From Dutch Girl to New Australian

by Hendrika de Vries

Pub Date: Sept. 2nd, 2025
ISBN: 9781647429508
Publisher: She Writes Press

De Vries’ memoir recounts her childhood in World War II–era occupied Holland and her teen years in Australia.

The de Vries acquitted themselves heroically in occupied Holland: Henrika’s (“Henny”) mother was part of the Resistance, and her father spent time in a German POW camp. When the war was over, the family accepted an offer to emigrate to Australia. Henny was not happy to leave Amsterdam, her friends, or her life as a very promising young swimmer. The family first fetched up in the Outback in a hovel, leading an existence that was just a cut above camping. But a couple of years on, they got to move to Adelaide, a city crazy about swimming; Henny began to fit in, make friends, and establish a name for herself as a formidable competitive swimmer—possibly Olympic material—until what was likely an undiagnosed iron deficiency blunted her winning edge.
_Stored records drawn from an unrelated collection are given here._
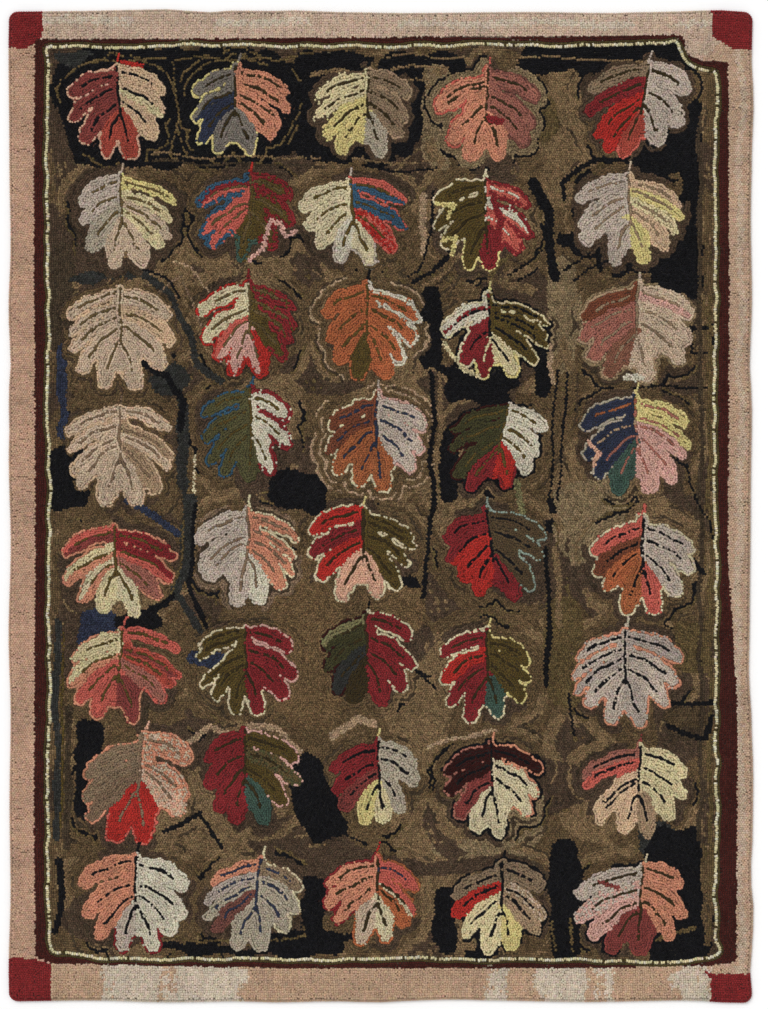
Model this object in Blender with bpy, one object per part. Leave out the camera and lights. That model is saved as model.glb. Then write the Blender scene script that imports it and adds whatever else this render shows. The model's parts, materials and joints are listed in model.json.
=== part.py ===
"""A hand-hooked wool rug lying flat on the floor.

The rug is one piece of cloth: a burlap foundation filled with short loops, whose own hem is turned
under and hooked over, so it is one solid. Metres, +Z up. The rug lies on the plane z = 0 with its
length along Y, and the origin is the middle of its underside.
"""

from collections import namedtuple

import bpy
import numpy as np

# Driving dimensions.
WIDTH = 1.069
LENGTH = 1.426
PILE_TOP = 0.0088
CORNER_RADIUS = 0.014

# The rolled rim: loops lean out over the edge of the foundation and hide it.
ROLL_DEPTH = 0.0055
ROLL_MIDDLE = 0.0032
ROLL_STEPS = 4
UNDERSIDE_INSET = 0.0018

# The loops were pulled by hand, so the surface rises and falls a little.
LUMP_HEIGHT = 0.0006
LUMP_ROOM = 0.030
Lump = namedtuple("Lump", "along_x along_y turn share")
LUMPS = (
    Lump(along_x=17.0, along_y=9.0, turn=0.4, share=0.40),
    Lump(along_x=-8.0, along_y=21.0, turn=1.9, share=0.35),
    Lump(along_x=31.0, along_y=-26.0, turn=4.2, share=0.25),
)

# Grid spacing between the corners.
GRID_SPACING = 0.031

# How far each edge strays outwards from its straight line, in millimetres. A place is a share of
# the edge, from the left end of an edge along X and from the near end of an edge along Y.
Stray = namedtuple("Stray", "place out_mm")
LEFT_EDGE = (
    Stray(0.00, 0.6),
    Stray(0.03, 1.4),
    Stray(0.11, -1.4),
    Stray(0.20, 0.0),
    Stray(0.29, -1.5),
    Stray(0.37, 1.4),
    Stray(0.46, -1.6),
    Stray(0.55, 1.2),
    Stray(0.58, 0.2),
    Stray(0.61, 1.5),
    Stray(0.64, -1.5),
    Stray(0.70, 1.5),
    Stray(0.76, -1.5),
    Stray(0.85, 0.2),
    Stray(0.97, 1.4),
    Stray(1.00, 0.8),
)
RIGHT_EDGE = (
    Stray(0.00, 2.0),
    Stray(0.03, -1.6),
    Stray(0.05, 0.8),
    Stray(0.09, 3.4),
    Stray(0.13, -0.8),
    Stray(0.17, 2.0),
    Stray(0.23, 2.8),
    Stray(0.28, 0.6),
    Stray(0.335, -3.4),
    Stray(0.38, -2.2),
    Stray(0.50, -0.8),
    Stray(0.607, 1.0),
    Stray(0.637, -2.2),
    Stray(0.71, 1.0),
    Stray(0.79, -0.8),
    Stray(0.85, 0.6),
    Stray(0.91, 3.4),
    Stray(0.95, 0.6),
    Stray(1.00, 2.0),
)
NEAR_EDGE = (
    Stray(0.00, 0.0),
    Stray(0.11, -1.4),
    Stray(0.21, 1.4),
    Stray(0.31, 0.0),
    Stray(0.36, 1.5),
    Stray(0.43, 0.0),
    Stray(0.50, 1.4),
    Stray(0.55, -1.4),
    Stray(0.60, -2.8),
    Stray(0.65, -1.2),
    Stray(0.77, 1.0),
    Stray(0.91, -1.4),
    Stray(0.98, 2.6),
    Stray(1.00, 1.0),
)
FAR_EDGE = (
    Stray(0.00, 0.0),
    Stray(0.09, 0.8),
    Stray(0.16, 2.2),
    Stray(0.21, 3.4),
    Stray(0.27, -0.8),
    Stray(0.31, 2.0),
    Stray(0.345, 0.6),
    Stray(0.38, 2.0),
    Stray(0.45, -0.8),
    Stray(0.53, -2.0),
    Stray(0.70, -0.6),
    Stray(0.81, -2.0),
    Stray(0.86, -0.6),
    Stray(0.96, 2.0),
    Stray(1.00, -1.0),
)

# The overall look of the hooked wool: olive brown, quite matt.
WOOL_COLOUR = (0.150, 0.105, 0.060, 1.0)
WOOL_ROUGHNESS = 0.92

MILLIMETRE = 0.001


def clear_scene():
    """Removes every object, so that only the rug is left."""
    for old in list(bpy.data.objects):
        bpy.data.objects.remove(old, do_unlink=True)


def stray_along(edge, places):
    """How far the edge stands out at these places: an eased step from each row of its table to the next."""
    stops = np.array([row.place for row in edge])
    outs = np.array([row.out_mm for row in edge]) * MILLIMETRE
    row = np.clip(np.searchsorted(stops, places, side="right") - 1, 0, len(stops) - 2)
    part = (places - stops[row]) / (stops[row + 1] - stops[row])
    eased = part * part * (3 - 2 * part)
    return outs[row] + (outs[row + 1] - outs[row]) * eased


def rim_insets():
    """How far in from the edge each line of the rolled rim lies: a quarter of an ellipse."""
    angles = np.linspace(0.0, np.pi / 2, ROLL_STEPS + 1)
    return ROLL_DEPTH * (1 - np.cos(angles))


def grid_lines(size):
    """Places across the rug from 0 to size: fine in both rims, then even between the corners."""
    rim = rim_insets()
    count = round((size - 2 * CORNER_RADIUS) / GRID_SPACING)
    middle = np.linspace(CORNER_RADIUS, size - CORNER_RADIUS, count + 1)
    return np.concatenate([rim, middle, size - rim[::-1]])


def round_corners(x, y):
    """Turns each corner's square into a quarter disc.

    With x and y as shares of the radius, x becomes x times the root of (1 - y * y / 2), and y likewise.
    """
    in_x = np.clip((np.abs(x - WIDTH / 2) - (WIDTH / 2 - CORNER_RADIUS)) / CORNER_RADIUS, 0, 1)
    in_y = np.clip((np.abs(y - LENGTH / 2) - (LENGTH / 2 - CORNER_RADIUS)) / CORNER_RADIUS, 0, 1)
    pull_x = CORNER_RADIUS * in_x * (1 - np.sqrt(1 - in_y * in_y / 2))
    pull_y = CORNER_RADIUS * in_y * (1 - np.sqrt(1 - in_x * in_x / 2))
    return x - np.sign(x - WIDTH / 2) * pull_x, y - np.sign(y - LENGTH / 2) * pull_y


def lie_of_the_cloth(x, y):
    """Moves the straight grid so that its four sides follow the stray of the four edges."""
    across = x / WIDTH
    along = y / LENGTH
    left = stray_along(LEFT_EDGE, along)
    right = stray_along(RIGHT_EDGE, along)
    near = stray_along(NEAR_EDGE, across)
    far = stray_along(FAR_EDGE, across)
    return x - left * (1 - across) + right * across, y - near * (1 - along) + far * along


def top_height(x, y):
    """Height of the loops: an elliptical roll at the rim, then a level pile with gentle lumps."""
    inset = np.minimum(np.minimum(x, WIDTH - x), np.minimum(y, LENGTH - y))
    share = np.clip(1 - inset / ROLL_DEPTH, 0, 1)
    roll = np.sqrt(1 - share * share)
    lumps = sum(l.share * np.sin(l.along_x * x + l.along_y * y + l.turn) for l in LUMPS)
    swell = LUMP_HEIGHT * (lumps - 1) * np.clip((inset - ROLL_DEPTH) / LUMP_ROOM, 0, 1)
    return ROLL_MIDDLE + (PILE_TOP - ROLL_MIDDLE) * roll + swell


def rug_mesh():
    """The rug's closed skin: the hooked top, the rolled rim and the flat underside."""
    lines_x = grid_lines(WIDTH)
    lines_y = grid_lines(LENGTH)
    flat_x, flat_y = np.meshgrid(lines_x, lines_y)
    heights = top_height(flat_x, flat_y)
    places = lie_of_the_cloth(*round_corners(flat_x, flat_y))
    x, y = places[0], places[1]
    x = x - (x.min() + x.max()) / 2
    y = y - (y.min() + y.max()) / 2
    rows, columns = x.shape

    numbers = np.arange(rows * columns).reshape(rows, columns)
    quads = np.stack(
        [numbers[:-1, :-1], numbers[:-1, 1:], numbers[1:, 1:], numbers[1:, :-1]], axis=-1
    ).reshape(-1, 4)

    # The rim's outermost line, once round, anticlockwise from above.
    edge = np.concatenate(
        [numbers[0, :-1], numbers[:-1, -1], numbers[-1, :0:-1], numbers[:0:-1, 0]]
    )
    top = np.stack([x.ravel(), y.ravel(), heights.ravel()], axis=1)

    # Each underside point lies a little in from its edge point, square to the edge.
    ring = top[edge, :2]
    along = np.roll(ring, -1, axis=0) - np.roll(ring, 1, axis=0)
    inwards = np.stack([-along[:, 1], along[:, 0]], axis=1)
    inwards /= np.linalg.norm(inwards, axis=1, keepdims=True)
    under = np.zeros((len(edge), 3))
    under[:, :2] = ring + inwards * UNDERSIDE_INSET

    below = np.arange(len(edge)) + rows * columns
    sides = np.stack([below, np.roll(below, -1), np.roll(edge, -1), edge], axis=1)
    faces = quads.tolist() + sides.tolist() + [below[::-1].tolist()]

    mesh = bpy.data.meshes.new("rug")
    mesh.from_pydata(np.concatenate([top, under]).tolist(), [], faces)
    mesh.validate()
    return mesh


def wool_material():
    """Hooked wool seen as a whole: one olive brown, with the soft sheen of wool."""
    wool = bpy.data.materials.new("hooked wool")
    wool.use_nodes = True
    shader = wool.node_tree.nodes["Principled BSDF"]
    shader.inputs["Base Color"].default_value = WOOL_COLOUR
    shader.inputs["Roughness"].default_value = WOOL_ROUGHNESS
    shader.inputs["Metallic"].default_value = 0.0
    shader.inputs["Sheen Weight"].default_value = 0.25
    wool.diffuse_color = WOOL_COLOUR
    return wool


def make_rug():
    """The one object: the whole rug, smooth where it rolls and flat underneath."""
    rug = bpy.data.objects.new("rug", rug_mesh())
    rug.data.materials.append(wool_material())
    rug.data.shade_smooth()
    rug.data.set_sharp_from_angle(angle=np.radians(50))
    bpy.context.scene.collection.objects.link(rug)
    return rug


clear_scene()
make_rug()
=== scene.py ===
# %% [markdown]
# # A hand-hooked wool rug with forty leaves
# The real rug starts as a plain piece of burlap. The maker pulls narrow strips of wool up through
# the weave with a hook, one loop at a time, and works in rows: first round each leaf, then along
# its veins, then the ground round it. So the pattern is not printed on a surface. It is made of
# well over a hundred thousand small loops, each of one colour, and this script lays them all.
#
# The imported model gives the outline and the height. All tables here are in millimetres, with x to
# the right, y up the photo and the rug's middle at 0, because a maker would chart the rug so.

# %% The frame
import json
from collections import namedtuple

import bpy
import numpy as np
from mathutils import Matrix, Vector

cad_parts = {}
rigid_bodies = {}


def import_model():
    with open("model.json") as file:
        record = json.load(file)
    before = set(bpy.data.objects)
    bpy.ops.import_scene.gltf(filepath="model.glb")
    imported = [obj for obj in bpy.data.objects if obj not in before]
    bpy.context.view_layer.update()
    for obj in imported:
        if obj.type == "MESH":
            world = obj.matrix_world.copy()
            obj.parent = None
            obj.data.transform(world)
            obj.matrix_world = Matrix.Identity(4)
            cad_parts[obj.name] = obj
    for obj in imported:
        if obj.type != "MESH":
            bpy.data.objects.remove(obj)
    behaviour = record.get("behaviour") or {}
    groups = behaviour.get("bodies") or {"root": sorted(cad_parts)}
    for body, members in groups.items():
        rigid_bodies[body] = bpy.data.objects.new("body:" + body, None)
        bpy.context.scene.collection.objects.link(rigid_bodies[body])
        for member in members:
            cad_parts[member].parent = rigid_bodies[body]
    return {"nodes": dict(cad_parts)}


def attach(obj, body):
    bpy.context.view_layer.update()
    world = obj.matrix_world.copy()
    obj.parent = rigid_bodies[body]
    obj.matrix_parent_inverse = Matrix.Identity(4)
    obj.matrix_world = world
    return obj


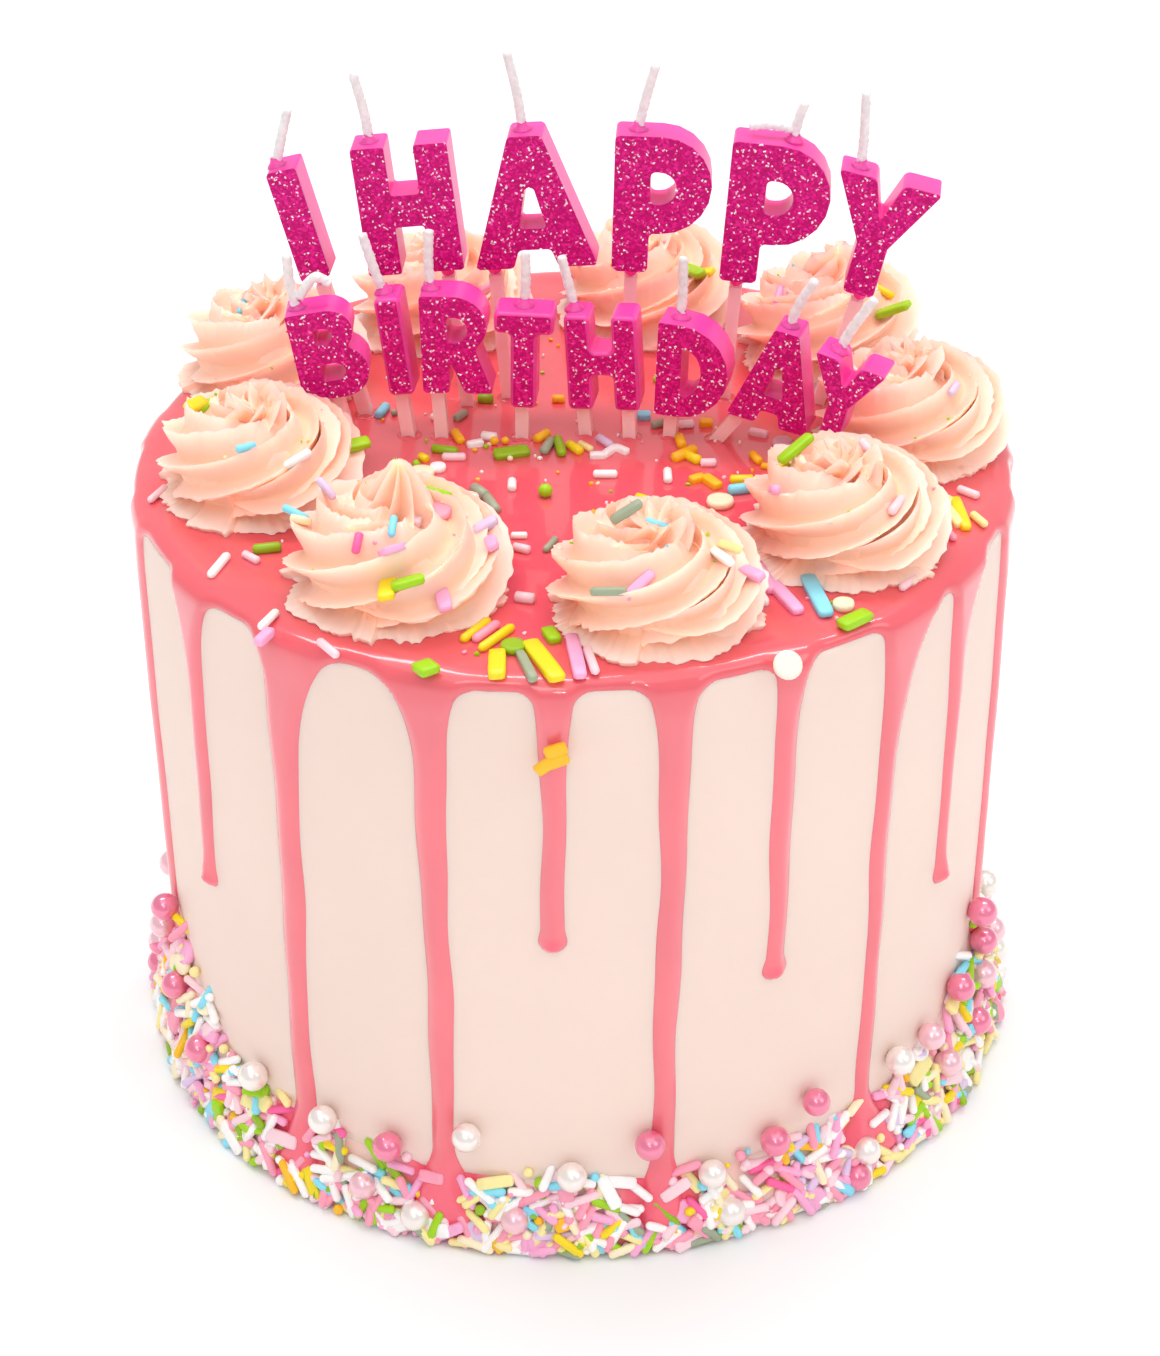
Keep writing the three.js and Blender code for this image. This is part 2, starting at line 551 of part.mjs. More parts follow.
function rosetteGeometry({ radius, height }, seed) {
  const random = seeded(seed);
  const columns = 2 * ROSETTE_ARMS;
  const uneven = Array.from({ length: columns }, () => random() - 0.5);
  const levels = ROSETTE_PROFILE.length;
  const points = ROSETTE_PROFILE.map(([share, rise]) => [share * radius, rise * height]);
  const start = 360 * random();
  return reshape(turned(points, columns), (point, index) => {
    const column = Math.floor(index / levels) % columns;
    const level = index % levels;
    const reach = Math.hypot(point.x, point.y);
    if (reach < 1e-6) {
      return;
    }
    const valley = column % 2 ? VALLEY_DEPTH[level] : 0;
    const rise = point.z / height;
    const ragged = uneven[column] * (level === 1 || level === 2 ? 1.6 : 0.8);
    const distance = Math.max(reach - valley * Math.min(1, reach / 6) + ragged * Math.min(1, reach / 8), 0.6);
    const angle = radians(start + (360 * column) / columns + ROSETTE_TWIST * rise);
    const sunk = point.z > 0 ? 0.35 * valley : 0;
    point.set(distance * Math.cos(angle), distance * Math.sin(angle), point.z - sunk);
  });
}

function surfaceHeight(geometry, x, y) {
  const target = new THREE.Mesh(geometry, new THREE.MeshBasicMaterial({ side: THREE.DoubleSide }));
  const ray = new THREE.Raycaster(new THREE.Vector3(x, y, 100), new THREE.Vector3(0, 0, -1));
  const [hit] = ray.intersectObject(target);
  return hit ? hit.point.z : 0;
}

function dressedRosette(rosette, seed) {
  const swirl = rosetteGeometry(rosette, seed);
  const bits = (ROSETTE_SPRINKLES[rosette.name] ?? []).map(([kind, direction, share, turn]) => {
    const x = share * rosette.radius * Math.cos(radians(direction));
    const y = share * rosette.radius * Math.sin(radians(direction));
    return placedSprinkle(kind, topFrame(x, y, surfaceHeight(swirl, x, y) + 0.3, turn));
  });
  return geometryOf(largest(join([solidOf(swirl), ...bits])));
}

const cake = new THREE.Group();

const candles = CANDLES.map((candle) => ({ candle, ...candleFrame(candle) }));
const bores = candles.flatMap(({ candle, letter }) => (
  candle.picks.map((pick) => solidOf(pickGeometry(candle, pick, GAP).applyMatrix4(letter.matrixWorld)))));
const boreSet = join(bores);

// The frosted cake, with the band of sprinkles at its foot cut clear of the drips that reach it.
const footDrips = DRIPS.filter(([, , end]) => end < bandTop(0));
const slots = join(footDrips.map(dripSlot));
const floorCut = solidOf(new THREE.BoxGeometry(FLOOR_CUT.width, FLOOR_CUT.width, FLOOR_CUT.depth)
  .translate(0, 0, -0.5 * FLOOR_CUT.depth));
const band = join([footBand(), ...footSprinkles()]).subtract(slots).subtract(floorCut);
const body = solidOf(turned(cakeProfile(0), SIDE_SEGMENTS));
cake.add(mesh('frosted_cake', geometryOf(largest(body.add(band).subtract(boreSet))), materials.frosting));

// The glaze: a poured cap with a short skirt and the drips, hollowed to the cake's own form.
const poured = solidOf(turned(GLAZE_PROFILE, SIDE_SEGMENTS));
const topBits = TOP_SPRINKLES.map(([kind, x, y, turn, lift]) => (
  placedSprinkle(kind, topFrame(x, y, GLAZE_TOP + lift, turn))));
const rimBar = placedSprinkle('rimBar', topFrame(...RIM_BAR_PLACE));
const poolPearls = footDrips.filter(([, , end]) => end === 0).map(([, finish], index) => {
  const height = POOL_PEARL.height + POOL_PEARL.sway * Math.sin(7 * index);
  return placedSprinkle('pearl', sideFrame(finish, height, CAKE_RADIUS + POOL_PEARL.out, 0, 0));
});
const hollowProfile = cakeProfile(GAP).map(([radius, height]) => [radius, height || -1]);
const hollow = solidOf(turned(hollowProfile, SIDE_SEGMENTS));
const glaze = join([poured, ...DRIPS.map(dripSolid), ...topBits, rimBar, ...poolPearls])
  .subtract(hollow).subtract(boreSet);
cake.add(mesh('drip_glaze', geometryOf(largest(glaze)), materials.glaze));

ROSETTES.forEach((rosette, index) => {
  const piece = mesh(rosette.name, dressedRosette(rosette, 101 + index), materials.rosette);
  piece.position.set(rosette.x, rosette.y, GLAZE_TOP + GAP);
  cake.add(piece);
});

const counts = { back: 0, front: 0 };
candles.forEach(({ candle, frame, letter }) => {
  counts[candle.row] += 1;
  const label = `${candle.row}_${counts[candle.row]}`;
  letter.add(mesh(`candle_${label}`, candleGeometry(candle), materials.wax));
  letter.add(mesh(`wick_${label}`, wickGeometry(candle), materials.wick));
  candle.picks.forEach((pick, index) => {
    const suffix = index ? '_second' : '';
    letter.add(mesh(`pick_${label}${suffix}`, pickGeometry(candle, pick, 0), materials.pick));
  });
  cake.add(frame);
});

export default cake;
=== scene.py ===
"""A frosted drip cake with piped rosettes, sprinkles and letter candles, dressed over its solid model.

Generators work in millimetres and pieces are made in metres, in the frame of the solid model: +Z up,
origin at the middle of the cake's underside, the viewer's side towards -Y.
"""
import json
import math
from collections import namedtuple

import bmesh
import bpy
import numpy as np
from mathutils import Matrix, Vector
from mathutils.bvhtree import BVHTree

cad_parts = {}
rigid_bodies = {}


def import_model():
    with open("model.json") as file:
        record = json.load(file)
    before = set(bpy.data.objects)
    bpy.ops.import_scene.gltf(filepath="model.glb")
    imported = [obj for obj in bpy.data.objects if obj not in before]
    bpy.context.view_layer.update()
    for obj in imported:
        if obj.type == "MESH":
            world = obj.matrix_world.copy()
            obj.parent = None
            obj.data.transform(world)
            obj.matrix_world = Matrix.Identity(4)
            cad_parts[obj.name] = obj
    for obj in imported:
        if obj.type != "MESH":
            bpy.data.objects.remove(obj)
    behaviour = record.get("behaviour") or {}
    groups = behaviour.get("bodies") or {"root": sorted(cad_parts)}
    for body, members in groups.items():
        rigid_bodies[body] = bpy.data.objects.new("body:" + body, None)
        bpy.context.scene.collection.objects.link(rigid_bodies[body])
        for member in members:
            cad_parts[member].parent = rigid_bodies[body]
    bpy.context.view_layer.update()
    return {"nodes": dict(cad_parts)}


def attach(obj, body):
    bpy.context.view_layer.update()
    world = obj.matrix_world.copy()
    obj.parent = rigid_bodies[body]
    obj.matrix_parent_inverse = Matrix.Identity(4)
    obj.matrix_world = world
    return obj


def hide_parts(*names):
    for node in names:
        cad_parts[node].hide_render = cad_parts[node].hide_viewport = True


bl_info = {
    "name": "Drip cake with letter candles",
    "version": (1, 0, 0),
    "blender": (4, 5, 0),
    "location": "3D View > Sidebar > Cake",
    "description": "Makes the frosting, drips, rosettes, sprinkles and candles of a celebration cake",
    "category": "Object",
}

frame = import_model()
MM = 0.001
TAU = 2 * math.pi

# The cake under its glaze, in millimetres.
CAKE_RADIUS = 80.0
CAKE_TOP = 118.2
CAKE_EDGE = 1.6
CORNER_LENGTH = CAKE_EDGE * math.pi / 2
FLAT_RADIUS = CAKE_RADIUS - CAKE_EDGE
# The glaze: the height of its top, how far its outer edge and its back lie inside the frosting, the height of
# its outline between the drips, where the drips start, and where those that reach the foot end.
GLAZE_TOP = 120.0
GLAZE_SUNK = 0.15
GLAZE_ROOT = 0.4
RIM_HEIGHT = 117.5
DRIP_TOP = 117.8
POOL_FOOT = 1.4
# The funnel of a drip under the rim: its length, and how much longer it is for each millimetre of flare.
FUNNEL_LENGTH = 4.2
FUNNEL_LONGER = 0.5
# Drips: azimuth at the rim and at the end, height of the end (zero runs out at the foot), half width,
# and how far the funnel under the rim flares to the left and to the right.
Drip = namedtuple("Drip", "start finish end half_width flare_left flare_right")
DRIPS = tuple(Drip(*row) for row in (
    (-166, -166, 0, 2.4, 3, 4), (-145.6, -146.3, 54, 2.6, 2.4, 4.2), (-128, -129.2, 0, 2.8, 3.2, 8),
    (-107.5, -107.5, 0, 2.5, 6, 3.2), (-92.6, -92.9, 65, 2.25, 0.8, 1.5), (-77.8, -79.6, 0, 2.35, 3, 2.2),
    (-63.7, -64.6, 53, 2.15, 0.8, 1.5), (-47.6, -49.3, 0, 2.15, 0.6, 9.5), (-33.9, -34.3, 54, 2.1, 0.6, 8),
    (-16.4, -18, 27, 2.3, 1.5, 5), (3, 3.5, 0, 2.4, 4, 4), (21, 20, 62, 2.2, 2, 5), (40, 41, 0, 2.4, 5, 3),
    (58, 57, 44, 2.2, 2, 2), (77, 78.5, 0, 2.5, 3, 6), (95, 94.5, 71, 2.3, 4, 2), (113, 112, 0, 2.3, 3, 5),
    (131, 131.5, 38, 2.2, 2, 4), (150, 149, 0, 2.4, 5, 3), (172, 171.5, 58, 2.3, 3, 3),
))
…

This was a crushing disappointment, but she was becoming more and more an Australian girl, a true “Sheila.” (“I belonged here in these waters Down Under, exactly at this time of my life.”) Henny later met and married a good man, and they (and their kids) moved to the USA. That marriage ended, but today she is a happily remarried Californian; it’s a wonderful arc of a life. This is a good book in so many ways: It is well written and tightly focused. Readers learn many details about life Down Under—Henny has an almost mystical moonlight encounter with a kangaroo. Other, less benign elements include endemic male chauvinism and casual xenophobia. In the author’s memories of Australia, women were meant for marriage and motherhood and were cloyingly patronized. And the de Vrieses would always be “New Australians”; decent people, perhaps, but not children of the heroic Australian past. But this little family survived the horrors of the Third Reich and a year of near starvation—they were made of sterner stuff.

A deeply felt memoir by a talented writer.